▶ **Required task**
Locate and copy each line in the data that contains the word "shown".
....
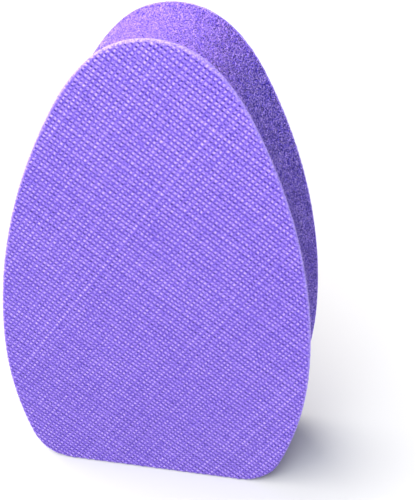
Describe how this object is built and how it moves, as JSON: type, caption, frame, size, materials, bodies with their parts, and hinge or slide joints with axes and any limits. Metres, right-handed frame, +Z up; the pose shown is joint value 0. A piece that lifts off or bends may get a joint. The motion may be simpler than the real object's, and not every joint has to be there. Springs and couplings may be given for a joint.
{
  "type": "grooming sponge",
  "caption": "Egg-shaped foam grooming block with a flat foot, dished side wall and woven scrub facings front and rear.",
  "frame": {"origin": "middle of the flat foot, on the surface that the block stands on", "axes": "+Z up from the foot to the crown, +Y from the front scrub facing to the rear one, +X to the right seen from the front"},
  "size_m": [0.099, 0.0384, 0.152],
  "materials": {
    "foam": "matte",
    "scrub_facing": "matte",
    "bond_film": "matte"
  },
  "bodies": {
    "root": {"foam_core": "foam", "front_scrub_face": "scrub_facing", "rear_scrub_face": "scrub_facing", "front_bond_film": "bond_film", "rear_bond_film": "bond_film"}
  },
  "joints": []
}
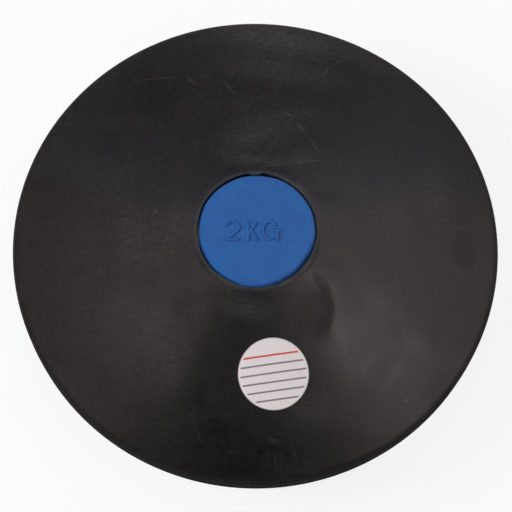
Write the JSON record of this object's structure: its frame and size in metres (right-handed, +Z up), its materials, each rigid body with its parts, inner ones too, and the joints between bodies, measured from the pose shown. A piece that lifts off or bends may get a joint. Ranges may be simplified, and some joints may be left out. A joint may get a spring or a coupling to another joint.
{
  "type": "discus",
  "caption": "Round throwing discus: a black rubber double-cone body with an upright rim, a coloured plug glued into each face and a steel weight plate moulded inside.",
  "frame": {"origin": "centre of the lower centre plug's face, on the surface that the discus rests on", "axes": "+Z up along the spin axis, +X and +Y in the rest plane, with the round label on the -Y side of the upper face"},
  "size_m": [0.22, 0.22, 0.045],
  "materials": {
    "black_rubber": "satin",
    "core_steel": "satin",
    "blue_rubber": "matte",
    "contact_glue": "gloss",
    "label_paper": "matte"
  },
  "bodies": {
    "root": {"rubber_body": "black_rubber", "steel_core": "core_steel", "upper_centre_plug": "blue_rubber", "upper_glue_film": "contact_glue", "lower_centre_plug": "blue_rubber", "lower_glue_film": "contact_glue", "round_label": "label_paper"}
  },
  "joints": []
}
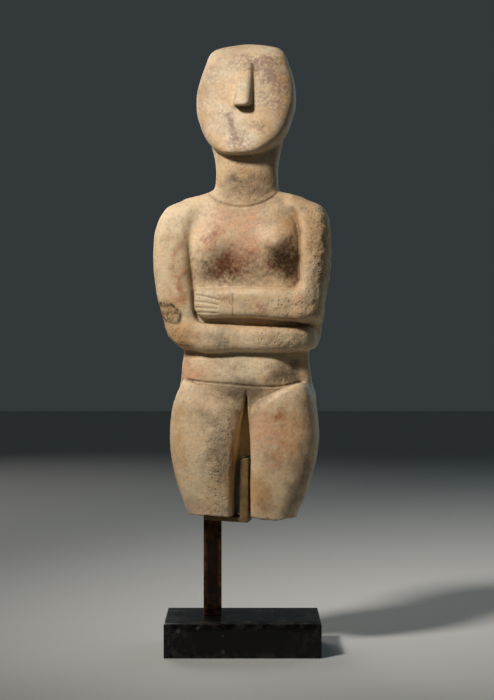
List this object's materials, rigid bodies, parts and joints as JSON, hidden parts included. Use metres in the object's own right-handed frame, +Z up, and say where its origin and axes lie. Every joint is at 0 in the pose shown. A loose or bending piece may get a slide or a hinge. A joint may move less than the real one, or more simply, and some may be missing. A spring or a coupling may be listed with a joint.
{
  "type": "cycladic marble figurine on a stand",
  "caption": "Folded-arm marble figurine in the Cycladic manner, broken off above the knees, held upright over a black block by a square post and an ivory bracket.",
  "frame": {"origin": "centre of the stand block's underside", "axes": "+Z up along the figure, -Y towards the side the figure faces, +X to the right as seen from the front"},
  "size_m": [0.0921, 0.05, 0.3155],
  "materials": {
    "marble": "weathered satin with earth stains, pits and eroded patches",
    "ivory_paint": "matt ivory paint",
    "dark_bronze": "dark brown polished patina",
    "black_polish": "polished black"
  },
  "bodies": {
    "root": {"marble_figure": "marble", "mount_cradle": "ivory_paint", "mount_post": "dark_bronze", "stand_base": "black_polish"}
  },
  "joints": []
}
....
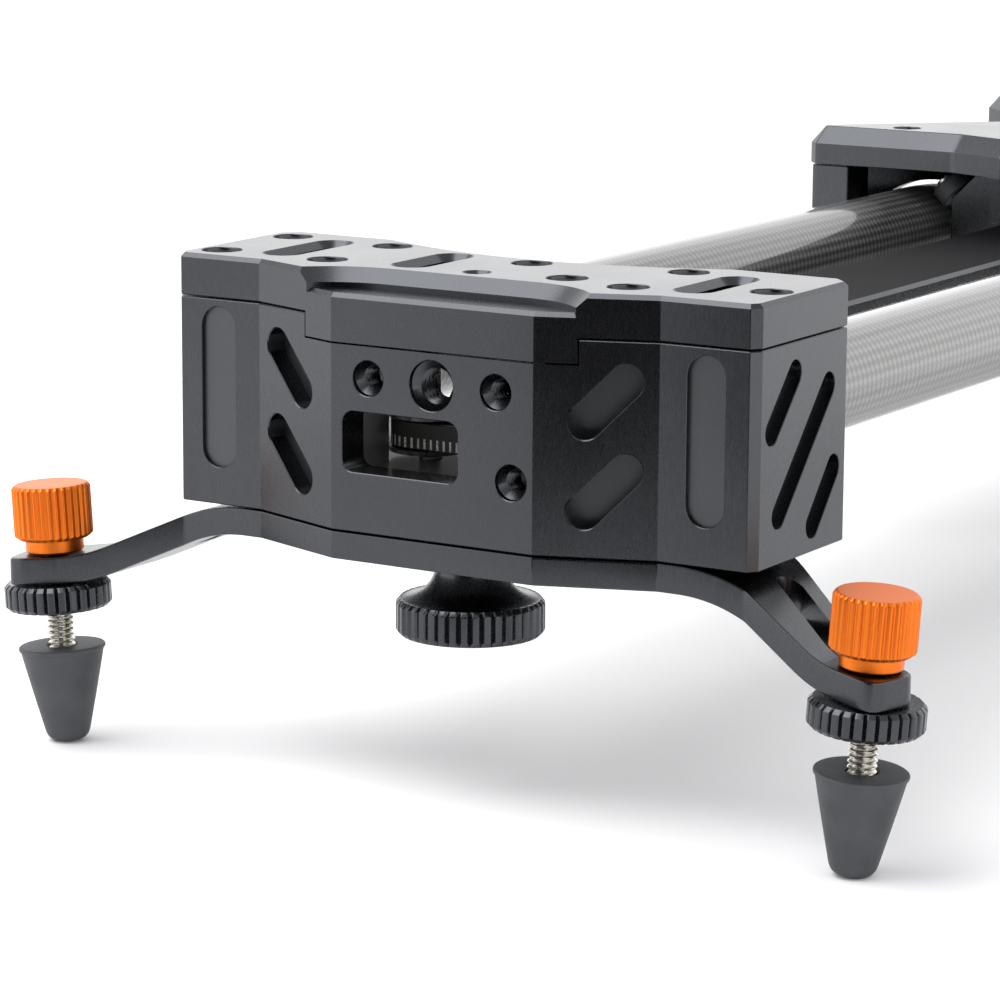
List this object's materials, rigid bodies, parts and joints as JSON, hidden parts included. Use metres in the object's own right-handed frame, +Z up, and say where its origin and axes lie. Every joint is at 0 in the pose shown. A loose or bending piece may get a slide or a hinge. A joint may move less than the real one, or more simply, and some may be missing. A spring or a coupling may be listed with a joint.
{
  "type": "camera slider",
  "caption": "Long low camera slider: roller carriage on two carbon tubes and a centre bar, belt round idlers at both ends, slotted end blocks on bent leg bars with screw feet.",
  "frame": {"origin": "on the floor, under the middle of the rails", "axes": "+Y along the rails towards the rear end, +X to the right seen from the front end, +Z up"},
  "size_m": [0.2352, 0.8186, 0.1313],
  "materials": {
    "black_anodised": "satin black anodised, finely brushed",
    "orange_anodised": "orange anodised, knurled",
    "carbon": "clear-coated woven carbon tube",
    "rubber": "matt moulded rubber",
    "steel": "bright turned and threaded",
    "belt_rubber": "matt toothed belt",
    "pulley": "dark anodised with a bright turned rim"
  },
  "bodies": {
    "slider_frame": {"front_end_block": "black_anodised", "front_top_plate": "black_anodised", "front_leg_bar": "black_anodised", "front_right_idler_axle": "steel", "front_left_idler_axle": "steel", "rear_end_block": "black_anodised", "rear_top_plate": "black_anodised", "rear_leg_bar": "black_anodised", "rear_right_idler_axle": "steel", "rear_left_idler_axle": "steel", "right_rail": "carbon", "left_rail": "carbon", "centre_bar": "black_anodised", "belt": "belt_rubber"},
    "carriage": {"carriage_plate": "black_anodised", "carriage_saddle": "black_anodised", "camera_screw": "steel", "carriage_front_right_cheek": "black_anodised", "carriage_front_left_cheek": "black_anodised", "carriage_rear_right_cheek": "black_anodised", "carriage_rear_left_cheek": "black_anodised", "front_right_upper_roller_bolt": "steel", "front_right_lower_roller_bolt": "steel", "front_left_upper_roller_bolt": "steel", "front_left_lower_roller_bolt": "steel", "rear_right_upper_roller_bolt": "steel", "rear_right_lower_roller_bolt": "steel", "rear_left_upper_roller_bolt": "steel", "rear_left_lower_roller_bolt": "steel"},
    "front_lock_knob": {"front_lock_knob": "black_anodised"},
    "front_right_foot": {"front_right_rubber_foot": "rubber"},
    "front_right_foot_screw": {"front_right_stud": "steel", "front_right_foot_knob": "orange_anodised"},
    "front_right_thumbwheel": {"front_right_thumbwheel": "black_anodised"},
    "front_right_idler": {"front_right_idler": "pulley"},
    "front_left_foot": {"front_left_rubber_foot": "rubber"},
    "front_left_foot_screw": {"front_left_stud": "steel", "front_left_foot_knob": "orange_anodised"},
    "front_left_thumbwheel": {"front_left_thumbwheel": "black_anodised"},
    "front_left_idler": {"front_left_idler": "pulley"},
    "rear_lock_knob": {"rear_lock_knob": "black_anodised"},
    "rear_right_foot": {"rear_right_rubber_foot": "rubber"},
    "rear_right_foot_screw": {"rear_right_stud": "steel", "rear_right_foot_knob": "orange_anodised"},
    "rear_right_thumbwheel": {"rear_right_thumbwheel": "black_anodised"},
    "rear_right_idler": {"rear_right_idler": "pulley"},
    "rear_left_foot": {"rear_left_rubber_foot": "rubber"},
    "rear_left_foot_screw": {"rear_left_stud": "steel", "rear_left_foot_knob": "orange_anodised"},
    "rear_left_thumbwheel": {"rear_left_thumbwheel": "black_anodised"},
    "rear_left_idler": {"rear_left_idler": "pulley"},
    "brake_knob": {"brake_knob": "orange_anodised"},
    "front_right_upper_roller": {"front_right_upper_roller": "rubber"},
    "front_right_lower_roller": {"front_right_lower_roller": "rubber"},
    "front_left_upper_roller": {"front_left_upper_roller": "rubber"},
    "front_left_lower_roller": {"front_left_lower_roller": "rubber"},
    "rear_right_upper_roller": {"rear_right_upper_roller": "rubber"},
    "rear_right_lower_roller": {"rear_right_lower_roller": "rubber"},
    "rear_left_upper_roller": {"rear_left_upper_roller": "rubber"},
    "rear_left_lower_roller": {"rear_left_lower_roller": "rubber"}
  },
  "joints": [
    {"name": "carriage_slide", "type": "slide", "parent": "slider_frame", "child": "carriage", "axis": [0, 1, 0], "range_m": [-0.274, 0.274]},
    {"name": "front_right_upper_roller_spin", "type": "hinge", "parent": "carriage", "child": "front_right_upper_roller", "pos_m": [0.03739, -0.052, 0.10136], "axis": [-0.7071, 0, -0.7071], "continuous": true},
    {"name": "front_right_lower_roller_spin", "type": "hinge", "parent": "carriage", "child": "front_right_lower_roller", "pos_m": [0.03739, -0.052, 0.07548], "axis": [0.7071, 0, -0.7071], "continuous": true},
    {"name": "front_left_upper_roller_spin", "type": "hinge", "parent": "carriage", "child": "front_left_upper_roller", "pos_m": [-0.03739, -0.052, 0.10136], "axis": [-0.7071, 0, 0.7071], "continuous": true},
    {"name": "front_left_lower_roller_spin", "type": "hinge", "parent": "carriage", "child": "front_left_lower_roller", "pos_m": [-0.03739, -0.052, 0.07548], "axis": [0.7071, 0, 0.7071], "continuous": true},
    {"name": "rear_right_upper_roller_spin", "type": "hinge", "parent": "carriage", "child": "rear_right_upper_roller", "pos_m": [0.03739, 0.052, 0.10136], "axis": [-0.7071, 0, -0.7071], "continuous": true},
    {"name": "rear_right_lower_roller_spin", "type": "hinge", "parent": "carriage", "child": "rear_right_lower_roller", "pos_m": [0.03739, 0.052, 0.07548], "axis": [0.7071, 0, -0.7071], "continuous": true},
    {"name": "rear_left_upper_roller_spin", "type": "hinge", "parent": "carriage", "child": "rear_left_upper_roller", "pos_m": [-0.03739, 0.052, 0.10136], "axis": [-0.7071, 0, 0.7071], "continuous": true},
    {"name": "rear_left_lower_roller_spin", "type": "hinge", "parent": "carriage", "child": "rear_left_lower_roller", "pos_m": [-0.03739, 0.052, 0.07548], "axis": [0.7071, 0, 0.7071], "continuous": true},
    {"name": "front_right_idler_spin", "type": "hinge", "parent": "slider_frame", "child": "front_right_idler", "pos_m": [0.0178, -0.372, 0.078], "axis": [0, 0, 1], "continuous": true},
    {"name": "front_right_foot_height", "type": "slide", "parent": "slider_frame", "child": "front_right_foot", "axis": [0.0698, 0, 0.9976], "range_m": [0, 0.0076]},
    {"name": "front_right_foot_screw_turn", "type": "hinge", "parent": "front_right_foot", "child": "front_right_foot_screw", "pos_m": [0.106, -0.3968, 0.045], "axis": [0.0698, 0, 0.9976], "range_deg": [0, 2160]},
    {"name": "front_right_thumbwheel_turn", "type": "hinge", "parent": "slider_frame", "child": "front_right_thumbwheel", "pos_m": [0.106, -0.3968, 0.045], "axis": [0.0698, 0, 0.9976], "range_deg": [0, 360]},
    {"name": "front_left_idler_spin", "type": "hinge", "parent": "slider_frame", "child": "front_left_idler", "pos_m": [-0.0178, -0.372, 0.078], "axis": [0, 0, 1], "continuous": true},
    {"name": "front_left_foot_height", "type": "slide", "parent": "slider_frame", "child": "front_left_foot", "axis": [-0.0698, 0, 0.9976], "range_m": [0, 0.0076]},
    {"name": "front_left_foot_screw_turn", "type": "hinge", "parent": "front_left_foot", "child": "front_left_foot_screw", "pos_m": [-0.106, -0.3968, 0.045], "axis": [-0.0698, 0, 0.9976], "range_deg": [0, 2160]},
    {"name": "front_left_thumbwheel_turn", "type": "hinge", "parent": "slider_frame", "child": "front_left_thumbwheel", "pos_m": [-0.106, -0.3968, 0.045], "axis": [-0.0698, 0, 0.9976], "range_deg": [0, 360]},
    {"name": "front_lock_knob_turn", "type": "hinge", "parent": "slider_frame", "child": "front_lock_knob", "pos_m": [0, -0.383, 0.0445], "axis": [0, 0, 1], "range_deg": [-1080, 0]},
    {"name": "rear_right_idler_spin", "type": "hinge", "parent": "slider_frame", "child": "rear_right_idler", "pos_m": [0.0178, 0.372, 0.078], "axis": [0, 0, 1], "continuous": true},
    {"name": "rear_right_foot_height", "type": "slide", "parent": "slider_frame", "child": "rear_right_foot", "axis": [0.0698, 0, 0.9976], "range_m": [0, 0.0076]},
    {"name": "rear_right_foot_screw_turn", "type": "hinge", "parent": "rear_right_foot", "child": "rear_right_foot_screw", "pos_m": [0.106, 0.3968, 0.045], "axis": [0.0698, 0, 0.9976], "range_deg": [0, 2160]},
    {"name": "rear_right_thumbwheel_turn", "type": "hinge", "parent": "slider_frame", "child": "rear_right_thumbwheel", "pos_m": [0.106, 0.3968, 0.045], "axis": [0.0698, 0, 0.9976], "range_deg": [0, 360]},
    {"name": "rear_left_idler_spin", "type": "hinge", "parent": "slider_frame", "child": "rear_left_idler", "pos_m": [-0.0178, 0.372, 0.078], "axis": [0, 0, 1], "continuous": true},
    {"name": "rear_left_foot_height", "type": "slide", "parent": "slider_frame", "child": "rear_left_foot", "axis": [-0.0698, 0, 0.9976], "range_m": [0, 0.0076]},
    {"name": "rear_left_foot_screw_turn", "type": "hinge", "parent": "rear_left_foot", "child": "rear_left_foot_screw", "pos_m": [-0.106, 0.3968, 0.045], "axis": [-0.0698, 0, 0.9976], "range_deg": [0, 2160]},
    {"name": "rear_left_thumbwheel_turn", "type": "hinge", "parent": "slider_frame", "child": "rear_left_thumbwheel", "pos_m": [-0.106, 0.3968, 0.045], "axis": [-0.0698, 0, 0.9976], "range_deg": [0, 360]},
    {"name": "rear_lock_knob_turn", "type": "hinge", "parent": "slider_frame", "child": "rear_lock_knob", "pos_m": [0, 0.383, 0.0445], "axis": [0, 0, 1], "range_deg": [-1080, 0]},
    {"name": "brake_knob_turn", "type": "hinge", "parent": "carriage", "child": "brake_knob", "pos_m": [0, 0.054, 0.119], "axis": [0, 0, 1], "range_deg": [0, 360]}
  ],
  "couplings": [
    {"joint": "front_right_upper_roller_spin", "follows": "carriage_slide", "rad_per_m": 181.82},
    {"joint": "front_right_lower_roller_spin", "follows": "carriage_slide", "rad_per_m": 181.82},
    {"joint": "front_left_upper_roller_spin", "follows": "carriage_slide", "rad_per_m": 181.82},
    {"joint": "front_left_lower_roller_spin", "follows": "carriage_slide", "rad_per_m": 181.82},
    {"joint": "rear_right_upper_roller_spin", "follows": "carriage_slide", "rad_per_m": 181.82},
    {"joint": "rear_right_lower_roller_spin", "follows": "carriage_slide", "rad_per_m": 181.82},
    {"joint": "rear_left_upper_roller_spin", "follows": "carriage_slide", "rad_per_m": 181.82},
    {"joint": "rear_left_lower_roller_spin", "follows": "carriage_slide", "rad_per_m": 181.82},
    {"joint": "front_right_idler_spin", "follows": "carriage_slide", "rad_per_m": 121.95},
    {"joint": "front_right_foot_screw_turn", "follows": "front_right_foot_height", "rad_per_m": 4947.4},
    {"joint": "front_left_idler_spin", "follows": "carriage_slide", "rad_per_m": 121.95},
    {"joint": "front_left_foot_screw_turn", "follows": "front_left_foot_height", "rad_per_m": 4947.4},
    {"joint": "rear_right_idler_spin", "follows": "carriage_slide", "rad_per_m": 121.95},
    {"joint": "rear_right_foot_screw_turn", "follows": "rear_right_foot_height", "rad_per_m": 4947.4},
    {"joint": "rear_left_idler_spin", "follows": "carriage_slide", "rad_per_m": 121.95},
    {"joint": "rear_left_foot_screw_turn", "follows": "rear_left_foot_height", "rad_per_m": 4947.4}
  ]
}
....
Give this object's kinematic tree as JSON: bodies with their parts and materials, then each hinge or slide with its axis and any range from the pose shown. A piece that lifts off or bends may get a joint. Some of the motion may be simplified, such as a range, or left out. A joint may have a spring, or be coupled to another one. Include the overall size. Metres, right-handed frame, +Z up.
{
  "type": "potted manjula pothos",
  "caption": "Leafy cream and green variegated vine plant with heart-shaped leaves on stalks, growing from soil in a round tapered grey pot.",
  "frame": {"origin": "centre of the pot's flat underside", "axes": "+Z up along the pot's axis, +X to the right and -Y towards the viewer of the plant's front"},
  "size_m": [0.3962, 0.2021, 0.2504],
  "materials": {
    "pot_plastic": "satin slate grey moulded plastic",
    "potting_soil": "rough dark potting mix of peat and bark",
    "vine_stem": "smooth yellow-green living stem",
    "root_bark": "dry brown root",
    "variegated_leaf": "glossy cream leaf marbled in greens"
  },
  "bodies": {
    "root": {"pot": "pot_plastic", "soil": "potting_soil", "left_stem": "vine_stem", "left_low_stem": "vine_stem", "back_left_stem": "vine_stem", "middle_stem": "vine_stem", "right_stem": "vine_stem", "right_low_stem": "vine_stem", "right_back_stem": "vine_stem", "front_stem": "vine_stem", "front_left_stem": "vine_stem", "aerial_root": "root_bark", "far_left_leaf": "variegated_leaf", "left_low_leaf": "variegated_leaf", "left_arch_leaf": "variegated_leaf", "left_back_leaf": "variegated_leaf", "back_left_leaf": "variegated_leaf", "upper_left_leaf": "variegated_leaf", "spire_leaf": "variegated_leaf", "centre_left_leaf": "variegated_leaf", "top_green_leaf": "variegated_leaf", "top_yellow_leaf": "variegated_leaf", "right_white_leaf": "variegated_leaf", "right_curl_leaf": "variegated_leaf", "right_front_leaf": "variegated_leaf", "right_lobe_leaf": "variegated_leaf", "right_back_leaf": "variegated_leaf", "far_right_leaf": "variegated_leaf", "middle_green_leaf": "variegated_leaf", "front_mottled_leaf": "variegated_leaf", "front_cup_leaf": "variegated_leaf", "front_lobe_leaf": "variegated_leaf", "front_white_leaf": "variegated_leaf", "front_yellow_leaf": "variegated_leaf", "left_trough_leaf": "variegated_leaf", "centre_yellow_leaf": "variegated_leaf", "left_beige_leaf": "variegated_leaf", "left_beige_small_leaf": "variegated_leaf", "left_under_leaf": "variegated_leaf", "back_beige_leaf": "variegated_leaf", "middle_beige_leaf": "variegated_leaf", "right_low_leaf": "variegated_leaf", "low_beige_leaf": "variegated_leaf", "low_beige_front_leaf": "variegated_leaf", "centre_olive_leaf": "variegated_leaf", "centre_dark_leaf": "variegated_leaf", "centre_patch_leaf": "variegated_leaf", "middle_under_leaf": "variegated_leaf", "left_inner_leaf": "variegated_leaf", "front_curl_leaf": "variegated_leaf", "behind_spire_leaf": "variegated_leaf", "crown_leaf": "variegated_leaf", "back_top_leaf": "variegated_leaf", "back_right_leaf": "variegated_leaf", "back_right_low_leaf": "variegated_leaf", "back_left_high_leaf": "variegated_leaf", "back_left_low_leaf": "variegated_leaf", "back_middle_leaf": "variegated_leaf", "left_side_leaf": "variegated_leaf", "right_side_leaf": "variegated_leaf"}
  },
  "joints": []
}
....
▶ **Output for this exercise**
Describe how this object is built and how it moves, as JSON: type, caption, frame, size, materials, bodies with their parts, and hinge or slide joints with axes and any limits. Metres, right-handed frame, +Z up; the pose shown is joint value 0. A piece that lifts off or bends may get a joint. The motion may be simpler than the real object's, and not every joint has to be there. Springs and couplings may be given for a joint.
Write the JSON record of this object's structure: its frame and size in metres (right-handed, +Z up), its materials, each rigid body with its parts, inner ones too, and the joints between bodies, measured from the pose shown. A piece that lifts off or bends may get a joint. Ranges may be simplified, and some joints may be left out. A joint may get a spring or a coupling to another joint.
List this object's materials, rigid bodies, parts and joints as JSON, hidden parts included. Use metres in the object's own right-handed frame, +Z up, and say where its origin and axes lie. Every joint is at 0 in the pose shown. A loose or bending piece may get a slide or a hinge. A joint may move less than the real one, or more simply, and some may be missing. A spring or a coupling may be listed with a joint.
List this object's materials, rigid bodies, parts and joints as JSON, hidden parts included. Use metres in the object's own right-handed frame, +Z up, and say where its origin and axes lie. Every joint is at 0 in the pose shown. A loose or bending piece may get a slide or a hinge. A joint may move less than the real one, or more simply, and some may be missing. A spring or a coupling may be listed with a joint.
Give this object's kinematic tree as JSON: bodies with their parts and materials, then each hinge or slide with its axis and any range from the pose shown. A piece that lifts off or bends may get a joint. Some of the motion may be simplified, such as a range, or left out. A joint may have a spring, or be coupled to another one. Include the overall size. Metres, right-handed frame, +Z up.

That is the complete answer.